In a July 12, 1990, decision considering both Sherman's motion and the motion of the bank to compel compliance with its writ of garnishment, the district court concluded that the Oregon state court was a proper forum in which to determine ownership of the funds and that the state court correctly concluded that Rubenstein, rather than Sherman, owned the bail funds. Sherman has timely appealed this decision of the district court. The district court's order denying Sherman's motion is an appealable collateral order. See United States v. Badger, 930 F.2d 754, 756 (9th Cir.1991).

DISCUSSION
I

This court has a special obligation to satisfy itself of the lower court's jurisdiction. Bender v. Williamsport Area Sch. Dist., 475 U.S. 534, 541, 106 S.Ct. 1326, 1331, 89 L.Ed.2d 501 (1986). Subject matter jurisdiction is a question of law reviewed de novo. Persons v. United States, 925 F.2d 292, 294 (9th Cir.1991).

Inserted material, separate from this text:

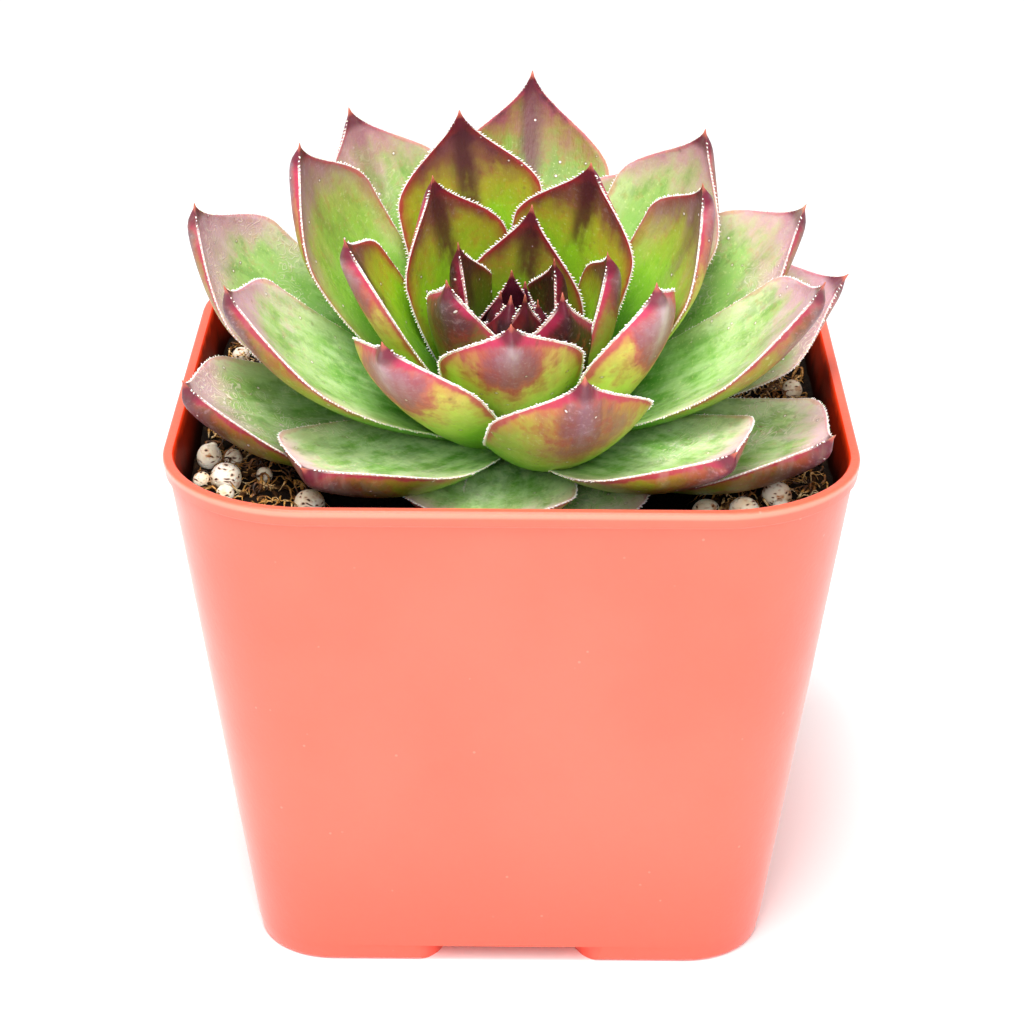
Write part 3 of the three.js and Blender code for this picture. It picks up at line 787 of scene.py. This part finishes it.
def make_soil(material):
    """The mix: up along the pot's wall, then rings that shrink to the middle over its top."""
    inset = WALL + FIT
    brim = even_steps(wall_ring(SOIL_TOP, inset), SOIL_POINTS)
    base = brim * (BASE_HALF - 0.8) / RIM_HALF
    # On the floor, a little under the top, then over it
    rings = [base * (1, 1, 0) + (0, 0, FOOT_TALL + FLOOR + FIT), brim * (0.985, 0.985, 0) + (0, 0, 41)]
    for i in range(SOIL_RINGS):
        share = 1 - (i / SOIL_RINGS) ** 1.1
        ring = brim * (share, share, 0)
        for point in ring:
            x, y, _ = point
            point[2] = soil_height(x, y) + (crumb(x, y) if i else 0)
            point[:2] *= (wall_half(point[2]) - inset) / (wall_half(SOIL_TOP) - inset)
        rings.append(ring)
    return solid_of(rings).piece("soil", material)


def tube(shape, path, widths, sides=4):
    """A thin flat strand along path with a radius at each point."""
    path = np.asarray(path)
    ahead = np.gradient(path, axis=0)
    ahead /= np.linalg.norm(ahead, axis=1)[:, None] + 1e-9
    across = np.cross(ahead, (0.3, 0.2, 0.93))
    across /= np.linalg.norm(across, axis=1)[:, None] + 1e-9
    other = np.cross(ahead, across)
    turns = np.linspace(0, 2 * math.pi, sides, endpoint=False)
    rings = [
        p + w * (np.outer(np.cos(turns), a) + 0.5 * np.outer(np.sin(turns), o))
        for p, w, a, o in zip(path, widths, across, other)
    ]
    shape.add(np.concatenate(rings), loft_faces(len(rings), sides))


def open_ground(rng):
    """A place on the mix, outside the hollow that the lowest leaves cover."""
    while True:
        x, y = rng.uniform(-SOIL_REACH, SOIL_REACH), rng.uniform(-SOIL_REACH, SOIL_REACH)
        past = max(abs(x) - SOIL_CORNER["at"], 0) ** 2 + max(abs(y) - SOIL_CORNER["at"], 0) ** 2
        if past < SOIL_CORNER["radius"] ** 2 and off_dish(x, y) > 0.85:
            return x, y


def make_fibres(material):
    """Curly coir fibres that arch out of the mix."""
    rng = random.Random(SEED)
    shape = Shape()
    for _ in range(FIBRES):
        x, y = open_ground(rng)
        heading = rng.uniform(0, 2 * math.pi)
        turn = rng.gauss(0, 0.55)
        step = rng.uniform(0.16, 0.42)
        width = rng.uniform(0.05, 0.14)
        hump = 1.1 * rng.random() ** 2
        path, widths = [], []
        for i in range(FIBRE_STEPS + 1):
            t = i / FIBRE_STEPS
            z = soil_height(x, y) + crumb(x, y) + 0.12 + hump * math.sin(math.pi * t)
            path.append((x, y, z))
            widths.append(width * (0.35 + math.sin(math.pi * (0.1 + 0.8 * t))))
            heading += turn + rng.gauss(0, 0.25)
            x = min(max(x + step * math.cos(heading), -SOIL_REACH), SOIL_REACH)
            y = min(max(y + step * math.sin(heading), -SOIL_REACH), SOIL_REACH)
        tube(shape, path, widths)
    return shape.piece("coir_fibres", material)


def ball(steps):
    """Points and faces of an icosphere."""
    made = bmesh.new()
    bmesh.ops.create_icosphere(made, subdivisions=steps, radius=1)
    points = np.array([v.co for v in made.verts])
    faces = [[v.index for v in f.verts] for f in made.faces]
    made.free()
    return points, faces


def swelling(points, amount, scale, seed):
    """A factor for each point of a ball, which makes it lumpy."""
    return np.array([[1 + amount * noise.noise(Vector(p) * scale + Vector(seed))] for p in points])


def make_crumbs(material):
    """Bark and peat crumbs: small broken blocks."""
    rng = random.Random(SEED + 1)
    shape = Shape()
    points, faces = ball(2)
    for _ in range(CRUMBS):
        x, y = open_ground(rng)
        size = np.array([rng.uniform(0.25, 0.9), rng.uniform(0.2, 0.6), rng.uniform(0.12, 0.35)])
        turn = Matrix.Rotation(rng.uniform(0, 6.3), 3, "Z") @ Matrix.Rotation(rng.gauss(0, 0.5), 3, "X")
        put = (points * swelling(points, 0.5, 1.6, (x, y, 0)) * size) @ np.array(turn).T
        shape.add(put + (x, y, soil_height(x, y) + crumb(x, y) + 0.1), faces)
    return shape.piece("bark_crumbs", material, CRUMB_SHARP)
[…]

In United States v. Arnaiz, 842 F.2d 217 (9th Cir.1988), we held that district courts are empowered to consider motions and issue orders if they are "necessarily ancillary to the order exonerating [a] bond." Id. at 221. Thus, we held that jurisdiction existed to consider a criminal defendant's motion to require a bailbonder to return collateral posted with the bailbonder by the defendant. "That collateral stood in the same position as if it had been posted directly with the court; exoneration necessarily included release of the collateral, because the defendant's appearance obligation had been mooted by his surrender." Id. In finding jurisdiction, we relied on cases in which federal courts implicitly recognized the ability of third parties to seek release of bail funds which they posted on behalf of a criminal defendant. Id. at 221-22. 3

The parties do not dispute that Rubenstein satisfied the conditions of the bonds he signed. Release of bail funds was therefore required by Fed.R.Crim.P. 46(f). To release the funds, it was necessary to determine to whom they should be released. See Arnaiz, 842 F.2d at 222 ("the court's statutory duty of 'releas[ing] any bail' [cannot] be fulfilled without a determination of which party [is] entitled to receive it"). The district court thus had jurisdiction to consider Sherman's motion because it was "necessarily ancillary" to release of...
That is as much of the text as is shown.